I note first that the surface average reflection is about 116 W/m2, only slightly smaller than the 120 W/m2 we saw in the all-sky data in Figure 3. This shows that the albedo of the surface and the albedo of the clouds are quite similar, with the clouds reflecting slightly more than the ice cap
And just like with the all-sky data, there is no trend in the surface data either. There is no indication at all of the claimed darkening of the surface.
Finally, I was interested in what to me was the most curious feature of Figure 4. This is the large dip in surface reflection in the summer of 2012 that reaches a minimum in July. I seemed to remember some oddity that year, and a bit of searching found this from the National Snow and Ice Data Center:
An intense Greenland melt season: 2012 in review
February 5, 2013
Greenland’s surface melting in 2012 was intense, far in excess of any earlier year in the satellite record since 1979. In July 2012, a very unusual weather event occurred. For a few days, 97% of the entire ice sheet indicated surface melting.
Now, we know from Figure 2 that water has a much lower albedo than ice.
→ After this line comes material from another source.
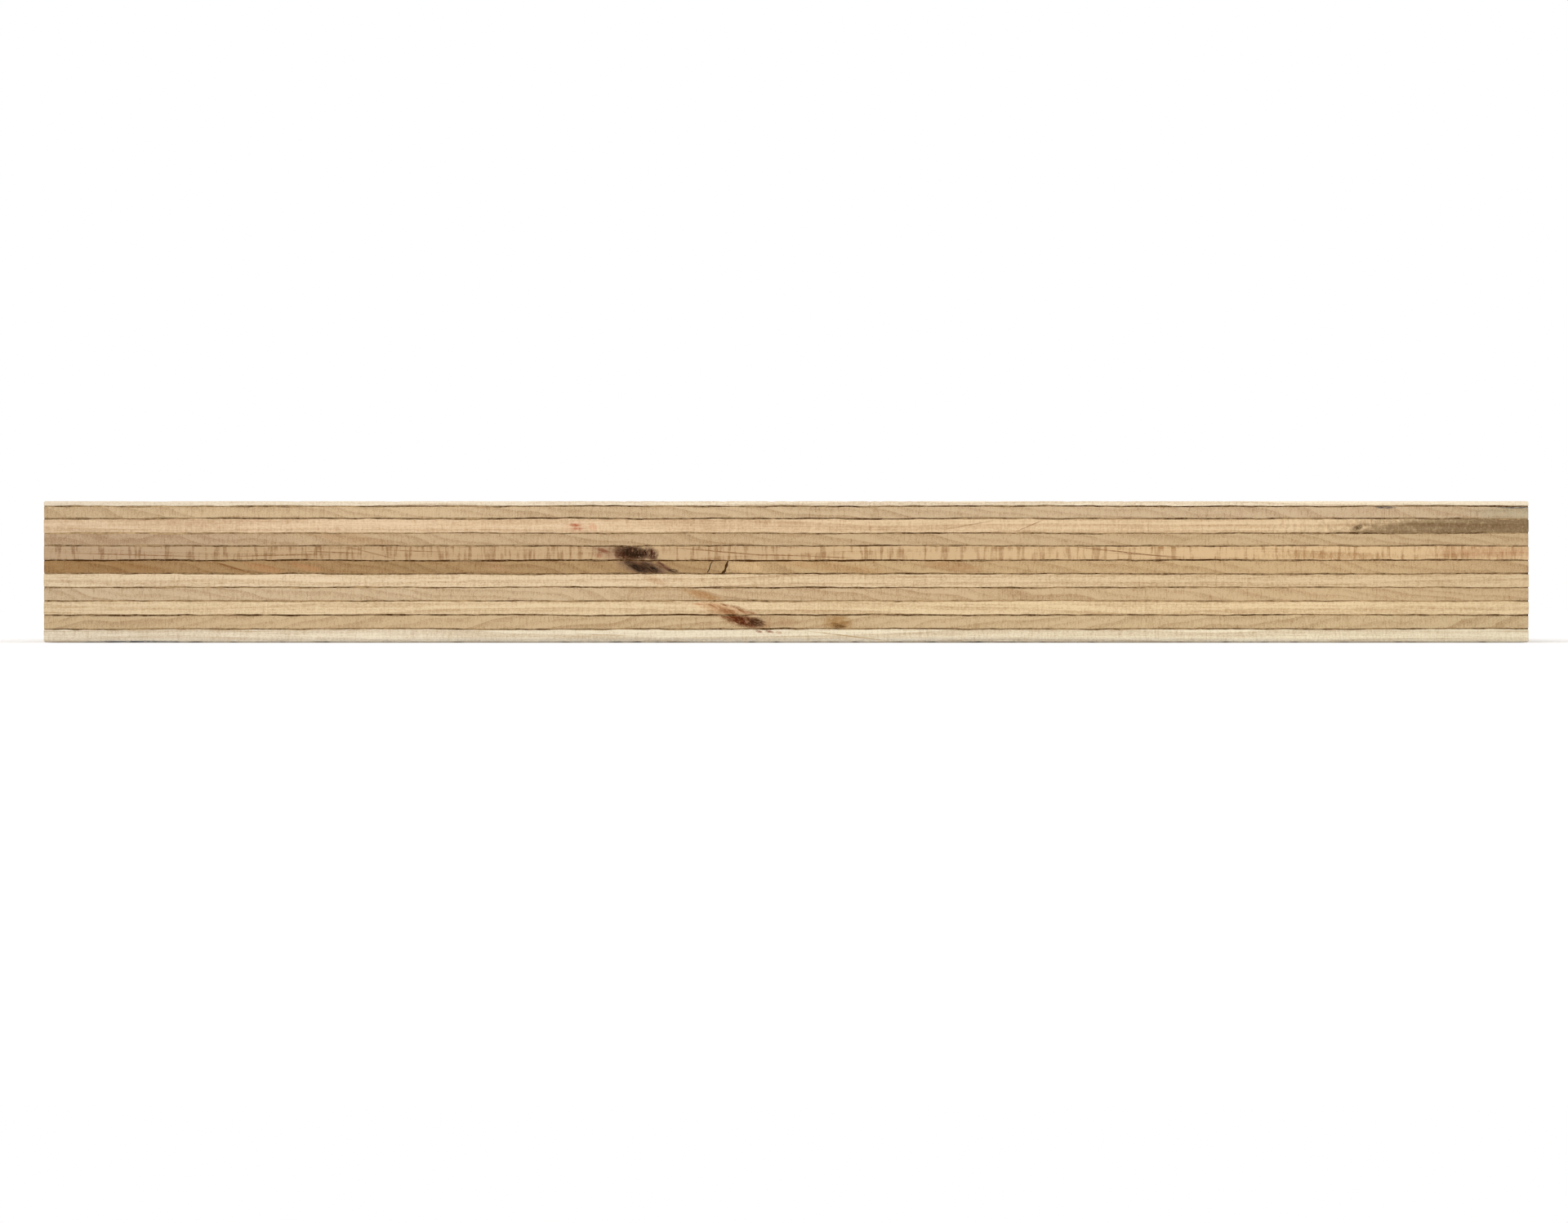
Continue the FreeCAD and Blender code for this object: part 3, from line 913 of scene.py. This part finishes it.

So we can see that meltwater on the icecap reduced the reflection of sunlight, and led to the 2012 summer drop in reflected solar energy shown in the CERES data.
The appearance of this July 2012 event in the CERES data supports the validity of the data, and also shows that the data should be more than precise enough to show any trend in the solar reflection over the fifteen-year period of the record … and despite that, there is no such trend visible.
Go figure … I don’t know why the original researchers are claiming a darkening of Greenland, but I’m unable to find it in the CERES data.
My Usual Request: If you disagree with me or anyone, please quote the exact words you disagree with. I can defend my own words. I cannot defend someone else’s interpretation of some unidentified words of mine.
My Other Request: If you think that e.g. I’m using the wrong method on the wrong dataset, please educate me and others by demonstrating the proper use of the right method on the right dataset. Simply claiming I’m wrong doesn’t advance the discussion.